Update

I turned in my thesis today! Huzzah!

Relatedly, I now hope to have a bit more time for writerly activity. Was pleased yesterday with a building layout I sketched to help me clarify a scene in Looking Like Lani; now, if I can just find time to actually write the rest of the scene.

Less relatedly, yesterday seemed to be Randomly Talk About Zombie Movies Day. I had multiple fascinating conversations about what zombie movies say about humanity and what their appeals are. It wasn’t just me, either. Other people just kept bringing up zombie movies.

Maybe my favorite outcome of this was a cool discussion of how great it is when authors do a good job creating characters who are on the same side in the overall struggle, but are still at odds with each other. This spun off into talking about Harry Potter (and Snape, and Scrimgeour, and others) and also Psych (mostly Shawn and Detective Lassiter). Of course, there are TONS of great characters who fit into this kind of strange-bedfellows mold, and it makes for excellent tension, not to mention subplots and sometimes even plot-plots. Anyone else have favorite examples?

Things With Which I’m Busy

My review of The Clockwork Girl just went up at No Flying No Tights! Huzzah!

Tomorrow, I will collect the last set of circulation data for my thesis project. This is because the thesis is due in mid-November, so I have to finish it, like, nowish. However, because I hope to take this study to its maximum level of possible awesomeness, and then try to publish it, I plan to continue collecting surveys and data on the circulation of graphic novels in the section I set up for another month or two. Still, this last data set is important and exciting, so woo.

Goings-On! And Thesis!

It’s thesis time! By which I mean it is my last semester, and I’m having oodles of fun working on my thesis, which is a study to try and determine the most effective and popular way to shelve graphic novels in public libraries. I’m super-psyched about this project. It would seem my department likes it, too – they gave me an award for the best research proposal of the semester. Woo!

Several months ago, after meeting with the director of my hometown’s public library, I located all of the eighty-plus graphic novels in the building. They were scattered through the Juvenile Fiction and Juvenile Nonfiction, Teen Fiction and Teen Nonfiction, Adult Nonfiction, and even Science Fiction, sections. I took note of all of them and started recording how many times they checked out each month.

After getting three months’ circulation data, I have moved to Phase Two of the project: pulling all of the graphic novels to place in a separate section. They are now marked in the catalog as graphic novels, and green tape on their spines will hopefully get shelvers to return them to their new spot – here.

Another shot:

I will now see whether, and how, the circulation rates change. My hypothesis is that they will go up, as I suspect many patrons who like graphic novels simply didn’t realize the library had these.

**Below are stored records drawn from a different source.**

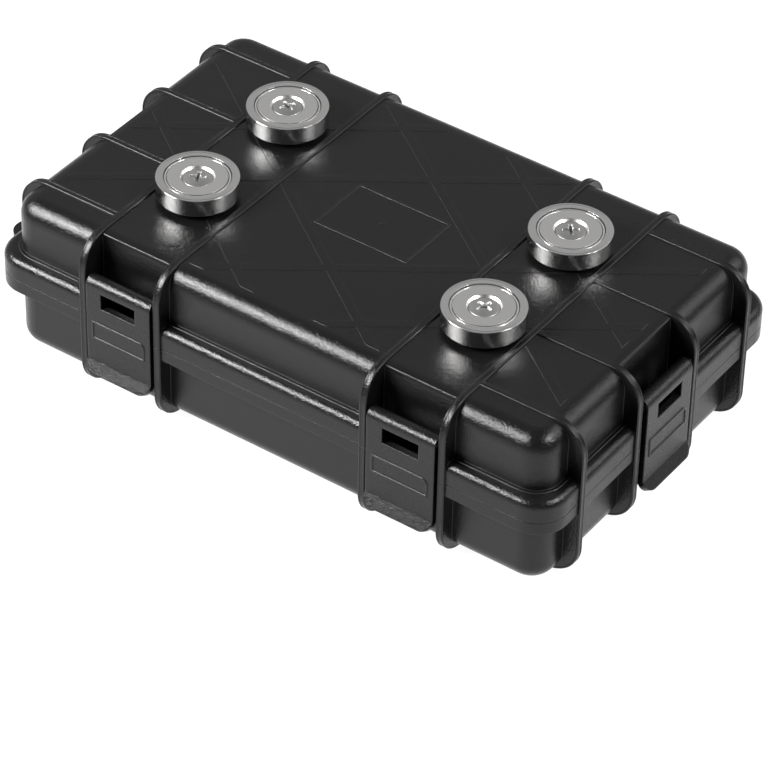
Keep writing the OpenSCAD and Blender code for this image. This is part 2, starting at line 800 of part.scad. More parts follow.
// Countersunk screw with a raised head and a cross recess, from the cup down through the lid and its nut
module cup_screw(sx, sy) {
    slot_w = 0.9;
    slot_share = 0.58;
    slot_l = slot_share * head_d;
    slot_depth = 2;
    color(steel) at_magnet(sx, sy) difference() {
        union() {
            translate([0, 0, nut_z - screw_end]) cylinder(d = screw_d, h = land_z - nut_z + screw_end);
            translate([0, 0, land_z - head_cone]) cylinder(d1 = screw_d, d2 = head_d, h = head_cone);
            translate([0, 0, land_z]) rotate_extrude() intersection() {
                translate([0, head_land + head_dome - dome_r]) circle(dome_r);
                square_span(0, head_d / 2, 0, head_land + head_dome);
            }
        }
        for (turn = [0, 90]) {
            rotate([0, 0, turn]) translate([-slot_l / 2, -slot_w / 2, cup_top - slot_depth])
                cube([slot_l, slot_w, slot_depth + cut]);
        }
    }
}

// Rubber spacer between the cup and the roof
module cup_spacer(sx, sy) {
    color(rubber) at_magnet(sx, sy) translate([0, 0, roof_z]) difference() {
        cylinder(d = spacer_d, h = spacer_h);
        translate([0, 0, -cut]) cylinder(d = hole_d, h = spacer_h + 2 * cut);
    }
}

module lid_washer(sx, sy) {
    color(steel) at_magnet(sx, sy) translate([0, 0, washer_z]) difference() {
        cylinder(d = washer_d, h = washer_t);
        translate([0, 0, -cut]) cylinder(d = hole_d, h = washer_t + 2 * cut);
    }
}

module lid_nut(sx, sy) {
    color(steel) at_magnet(sx, sy) translate([0, 0, nut_z]) difference() {
        cylinder(d = nut_w / cos(30), h = nut_h, $fn = 6);
        translate([0, 0, -cut]) cylinder(d = screw_d + 2 * pin_fit, h = nut_h + 2 * cut);
    }
}

base_shell();
lid_shell();
rim_seal();
lid_foam();
front_latch(-1);  // latch_front_left
front_latch(1);  // latch_front_right
end_latch(-1);  // latch_left_end
end_latch(1);  // latch_right_end
front_latch_pin(-1);  // latch_pin_front_left
front_latch_pin(1);  // latch_pin_front_right
end_latch_pin(-1);  // latch_pin_left_end
end_latch_pin(1);  // latch_pin_right_end
hinge_pin(-1);  // hinge_pin_left
hinge_pin(1);  // hinge_pin_right
magnet_cup(-1, -1);  // magnet_cup_front_left
magnet_cup(1, -1);  // magnet_cup_front_right
magnet_cup(-1, 1);  // magnet_cup_back_left
magnet_cup(1, 1);  // magnet_cup_back_right
magnet_ring(-1, -1);  // magnet_ring_front_left
magnet_ring(1, -1);  // magnet_ring_front_right
magnet_ring(-1, 1);  // magnet_ring_back_left
magnet_ring(1, 1);  // magnet_ring_back_right
cup_filler(-1, -1);  // cup_filler_front_left
cup_filler(1, -1);  // cup_filler_front_right
cup_filler(-1, 1);  // cup_filler_back_left
cup_filler(1, 1);  // cup_filler_back_right
cup_screw(-1, -1);  // cup_screw_front_left
cup_screw(1, -1);  // cup_screw_front_right
cup_screw(-1, 1);  // cup_screw_back_left
cup_screw(1, 1);  // cup_screw_back_right
cup_spacer(-1, -1);  // cup_spacer_front_left
cup_spacer(1, -1);  // cup_spacer_front_right
cup_spacer(-1, 1);  // cup_spacer_back_left
cup_spacer(1, 1);  // cup_spacer_back_right
lid_washer(-1, -1);  // lid_washer_front_left
lid_washer(1, -1);  // lid_washer_front_right
lid_washer(-1, 1);  // lid_washer_back_left
lid_washer(1, 1);  // lid_washer_back_right
lid_nut(-1, -1);  // lid_nut_front_left
lid_nut(1, -1);  // lid_nut_front_right
lid_nut(-1, 1);  // lid_nut_back_left
lid_nut(1, 1);  // lid_nut_back_right
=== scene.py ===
# %% [markdown]
# # A black box that clings to steel
# The real object is a small plastic case in two ribbed halves. Four latches hold it shut, and four round
# pot magnets are screwed to its roof. Its CAD model already has every hard part at its exact place, so
# this script only loads it, gives each part its finish, and adds what CAD leaves out. The model could be
# dressed by hand in the editor. A script was chosen because each choice can be read and run again.

# %% Load the frame
import math

import bpy
import numpy as np
from mathutils import Matrix, Vector


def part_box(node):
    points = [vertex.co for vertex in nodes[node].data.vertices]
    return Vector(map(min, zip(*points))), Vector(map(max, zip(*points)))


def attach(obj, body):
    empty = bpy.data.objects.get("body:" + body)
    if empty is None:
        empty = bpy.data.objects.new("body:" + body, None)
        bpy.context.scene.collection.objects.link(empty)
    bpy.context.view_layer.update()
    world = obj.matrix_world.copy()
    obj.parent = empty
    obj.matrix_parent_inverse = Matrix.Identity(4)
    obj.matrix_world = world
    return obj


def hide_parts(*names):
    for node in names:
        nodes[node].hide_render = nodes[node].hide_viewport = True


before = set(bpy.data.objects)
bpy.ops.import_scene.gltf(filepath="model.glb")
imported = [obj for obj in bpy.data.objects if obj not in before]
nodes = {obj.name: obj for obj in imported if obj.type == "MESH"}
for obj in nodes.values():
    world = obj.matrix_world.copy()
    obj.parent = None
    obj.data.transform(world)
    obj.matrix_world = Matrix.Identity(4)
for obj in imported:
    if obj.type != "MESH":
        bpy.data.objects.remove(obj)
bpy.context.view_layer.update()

# %% [markdown]
# ## Sizes that the pieces share
# The new pieces have to meet the CAD parts. Where the box round a part tells a size, it is measured on
# the part, so that it stays right when the case changes. The box round a whole shell doesn't tell where
# its ribs and bays are, so those sizes are written again further down, as they are in the CAD model.

# %% Sizes from the frame
MM = 0.001


def body_box(node):
    """Lowest and highest corner of a CAD node, as numpy arrays in metres."""
    low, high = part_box(node)
    return np.array(low), np.array(high)


foam_low, foam_high = body_box("lid_foam")
print("foam from", foam_low, "to", foam_high)

# %% [markdown]
# ## Shader maths as sentences
# Nodes can be added one by one and joined by hand, which soon hides the formula behind the plumbing.
# Here a small class wraps a shader value, so that `1 - mask` or `grain * 0.2` adds its own Math node.
# Every other kind of node comes from one method that takes its type, its settings and its inputs.

# %% A shader value and a node tree


class Value:
    """A shader value. An expression with it adds one Math node for each operator."""

    def __init__(self, graph, socket):
        self.graph = graph
        self.socket = socket

    def __add__(self, other):
        return self.graph.math("ADD", self, other)

    def __radd__(self, other):
        return self.graph.math("ADD", other, self)

    def __sub__(self, other):
        return self.graph.math("SUBTRACT", self, other)

    def __rsub__(self, other):
        return self.graph.math("SUBTRACT", other, self)

    def __mul__(self, other):
        return self.graph.math("MULTIPLY", self, other)

    def __rmul__(self, other):
        return self.graph.math("MULTIPLY", other, self)

    def __pow__(self, other):
        return self.graph.math("POWER", self, other)

    def __rpow__(self, other):
        return self.graph.math("POWER", other, self)


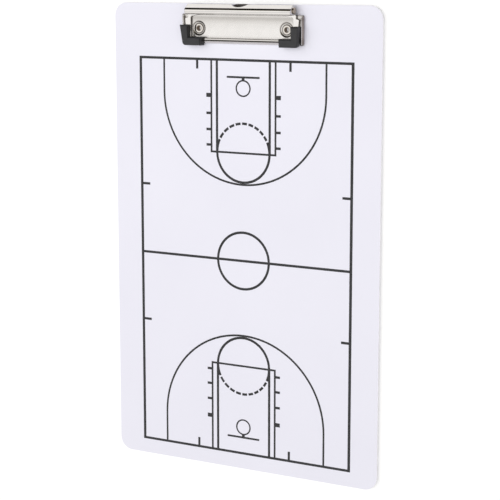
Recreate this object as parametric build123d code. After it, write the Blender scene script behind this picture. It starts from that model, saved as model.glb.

The display on top could be a spurious factor, certainly, but I put it there for two reasons:

  1. It promotes the new section – and graphic novels! – for the library and its patrons, the interests of whom are at least as important as the pristine scientific nature of my study.
  2. I need it to display, and give IRB-required information on, the survey that I’m asking patrons to fill out about the new section. Hopefully, this will help to support the data I gather on circ rates by showing which shelving system patrons actually prefer.

Also, I worked hard on it.

All those middle-school posterboard projects finally pay off! Huzzah!